Dr. Goodman has presented over 750 lectures nationally and internationally to primary care physicians, psychiatrists, medical specialists, and the public. His invited lectures have been featured at the World Federation for ADHD in Amsterdam and Prague, the Australasian ADHD Professionals Association in Sydney, the National Academies of Sciences, Engineering, and Medicine in Washington, DC, the Canadian ADHD Resource Alliance in Toronto, and the American Professional Society for ADHD and Related Disorders in Washington, DC., and the American Academy of Geriatric Psychiatry, Atlanta.
His psychiatric commentary has been featured on national (ABC World News, CNN Anderson Cooper 360, ESPN Sports Center, National Public Radio) and regional television around the country, PBS and national affiliate stations, national magazines (U.S. News and World Report, Wall Street Journal, New York Times, Washington Post, USA Weekend Magazine, Boston Globe, BusinessWeek, The Atlantic Magazine, Bloomberg.com) and radio interviews around the country.
Dr. Goodman has been an ADHD consultant for Major League Baseball and the World Anti-Doping Agency and is now a consultant to the National Football League. As a consultant, he has evaluated and treated athletes from Division I colleges to Olympic-level athletes. He was a member of the executive committee for the American Professional Society for ADHD and Related Disorders (APSARD), and a former national board member now a consultant to the Children and Adults with ADHD Association (CHADD).

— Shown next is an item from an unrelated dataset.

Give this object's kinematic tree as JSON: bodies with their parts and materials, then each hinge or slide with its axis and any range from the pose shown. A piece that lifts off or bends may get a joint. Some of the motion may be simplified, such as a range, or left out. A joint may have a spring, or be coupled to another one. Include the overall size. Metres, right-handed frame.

Dr. Goodman has been a Principal Investigator for multi-site Phase II and III drug trials for the treatment of adult Attention Deficit/Hyperactivity Disorder. Dr. Goodman is the lead author of the largest adult ADHD trial published and the lead author of the largest survey assessment of physician clinical practice for adults with ADHD. He has published numerous articles in peer-reviewed journals and authored four book chapters and The Black Book of ADHD. He has serves as a prepublication peer reviewer for several national and international psychiatric journals.
As you see, Dr. David W. Goodman has committed his entire professional career to advance the education, advocacy, and treatment of ADHD in adults. After treating thousands of patients, he and his colleagues want to address the unmet and critical need for published U.S. evidence-based guidelines for the diagnosis and treatment of ADHD in adults in this country. With donation, you will help us accomplish this critical goal.

Story
While decades of national and international research have accumulated, health care providers and patients have difficulty determining the most accurate way to make a diagnosis of ADHD in an adult.

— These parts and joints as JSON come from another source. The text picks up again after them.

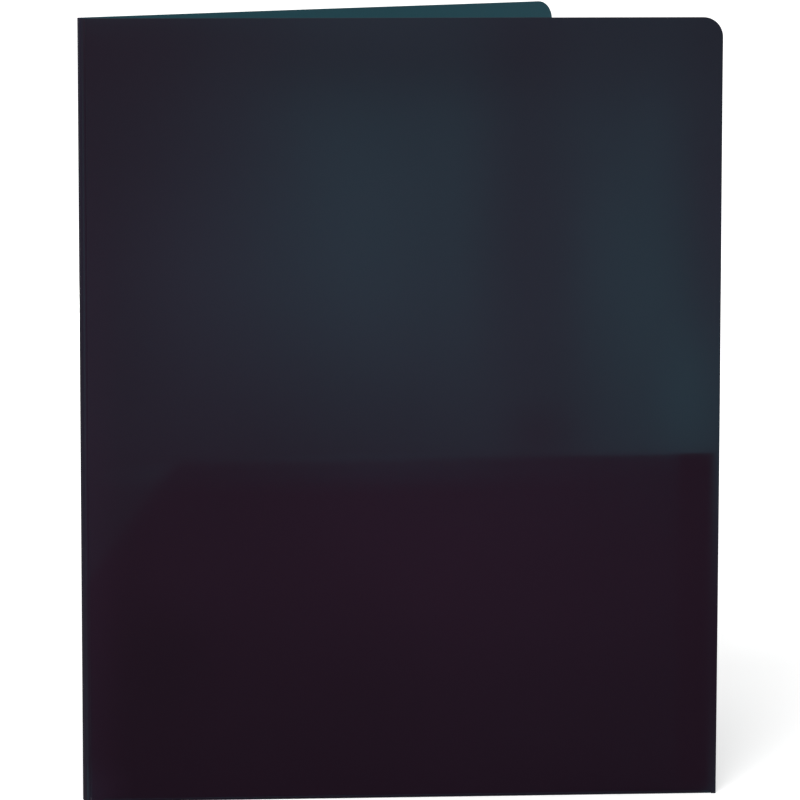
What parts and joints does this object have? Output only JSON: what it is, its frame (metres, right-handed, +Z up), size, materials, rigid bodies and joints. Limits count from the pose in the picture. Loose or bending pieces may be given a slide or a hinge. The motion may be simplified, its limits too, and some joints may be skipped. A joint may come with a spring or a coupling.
{
  "type": "plastic file folder",
  "caption": "Translucent plastic folder with a pocket on each cover, hinged on two scored lines beside a narrow spine, standing slightly open.",
  "frame": {"origin": "centre of the bounding box at the bottom edge that the folder stands on", "axes": "+Z up along the spine, +X from the spine along the front cover to its free edge, -Y out of the front cover's outer face"},
  "size_m": [0.2436, 0.152, 0.2985],
  "materials": {
    "cover_plastic": "smoke-coloured translucent sheet, faintly frosted",
    "pocket_plastic": "the same sheet, darker where it lies double",
    "weld_plastic": "smooth where the welding tip pressed the sheet"
  },
  "bodies": {
    "back_cover_body": {"back_cover": "cover_plastic", "back_pocket": "pocket_plastic", "back_pocket_bottom_crease": "pocket_plastic", "back_pocket_side_crease": "pocket_plastic", "back_pocket_tab": "pocket_plastic", "back_weld_1": "weld_plastic", "back_weld_2": "weld_plastic", "back_weld_3": "weld_plastic", "back_weld_4": "weld_plastic"},
    "spine_body": {"spine": "cover_plastic", "front_score_line": "cover_plastic", "back_score_line": "cover_plastic"},
    "front_cover_body": {"front_cover": "cover_plastic", "front_pocket": "pocket_plastic", "front_pocket_bottom_crease": "pocket_plastic", "front_pocket_side_crease": "pocket_plastic", "front_pocket_tab": "pocket_plastic", "front_weld_1": "weld_plastic", "front_weld_2": "weld_plastic", "front_weld_3": "weld_plastic", "front_weld_4": "weld_plastic"}
  },
  "joints": [
    {"name": "back_score_hinge", "type": "hinge", "parent": "spine_body", "child": "back_cover_body", "pos_m": [-0.1215, -0.06944, 0.14925], "axis": [0, 0, -1], "range_deg": [-161.5, 18.5]},
    {"name": "front_score_hinge", "type": "hinge", "parent": "spine_body", "child": "front_cover_body", "pos_m": [-0.11947, -0.07551, 0.14925], "axis": [0, 0, 1], "range_deg": [-161.5, 18.5]}
  ]
}
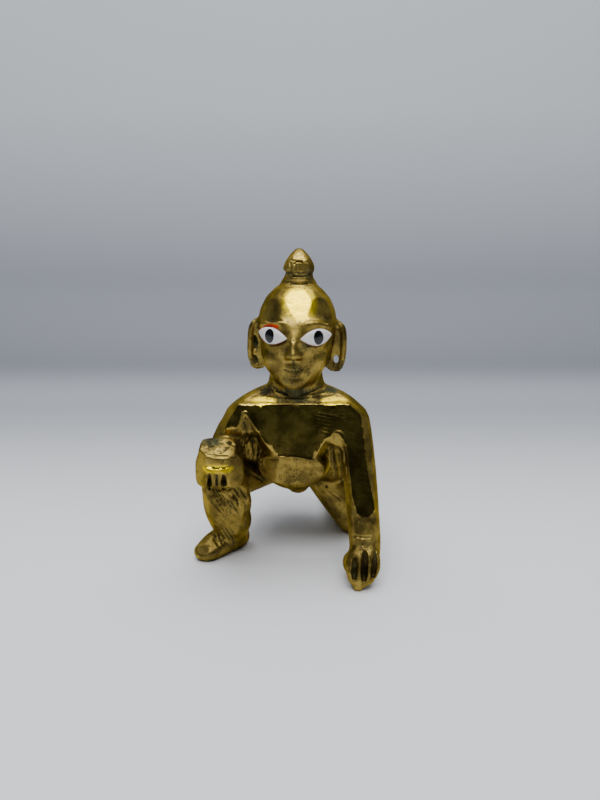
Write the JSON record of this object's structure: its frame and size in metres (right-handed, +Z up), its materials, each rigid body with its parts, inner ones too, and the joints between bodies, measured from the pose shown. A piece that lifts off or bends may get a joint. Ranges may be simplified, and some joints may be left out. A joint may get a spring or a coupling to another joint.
{
  "type": "crawling child deity idol",
  "caption": "Small solid brass idol of a crawling child deity, leaning on one hand, with the other fist on its raised knee, a topknot and inlaid almond eyes.",
  "frame": {"origin": "middle of the footprint, on the plane that the figure stands on", "axes": "+Z up, the longest extent; the figure faces -Y; its own left side is at +X"},
  "size_m": [0.0448, 0.0592, 0.0748],
  "materials": {
    "brass": "hand-filed and polished cast brass, dull in the crevices",
    "eye_shell": "glossy white enamelled eye plate with a black pupil"
  },
  "bodies": {
    "root": {"idol": "brass", "right_eye": "eye_shell", "left_eye": "eye_shell"}
  },
  "joints": []
}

After years of discussion amongst the adult ADHD experts, our foundation is offering the funding and collaborative support for U.S. adult ADHD guidelines for diagnosis and treatment. This initiative is now underway and we are excited to participate in its eventual publication.
Our Impact
It is estimated that 9 million adults in the U.S. have ADHD and only 25% are being currently treated. Millions of adults with a very treatable disorder go unrecognized by themselves, family members, employers, and health care providers. The costly consequences of abbreviated education, arrests, drug/alcohol use, car accidents, unplanned pregnancies, divorce, unstable employment, financial underachievement, and higher health care costs are well documented by research around the world.
Without United States adult ADHD guidelines providing guidance to health care providers, the field remains adrift with ineffective and unproven approaches. The publication of adult ADHD guidelines will ensure that patients receive a consistently high quality of care from their providers across the United States regardless of where treatment is provided.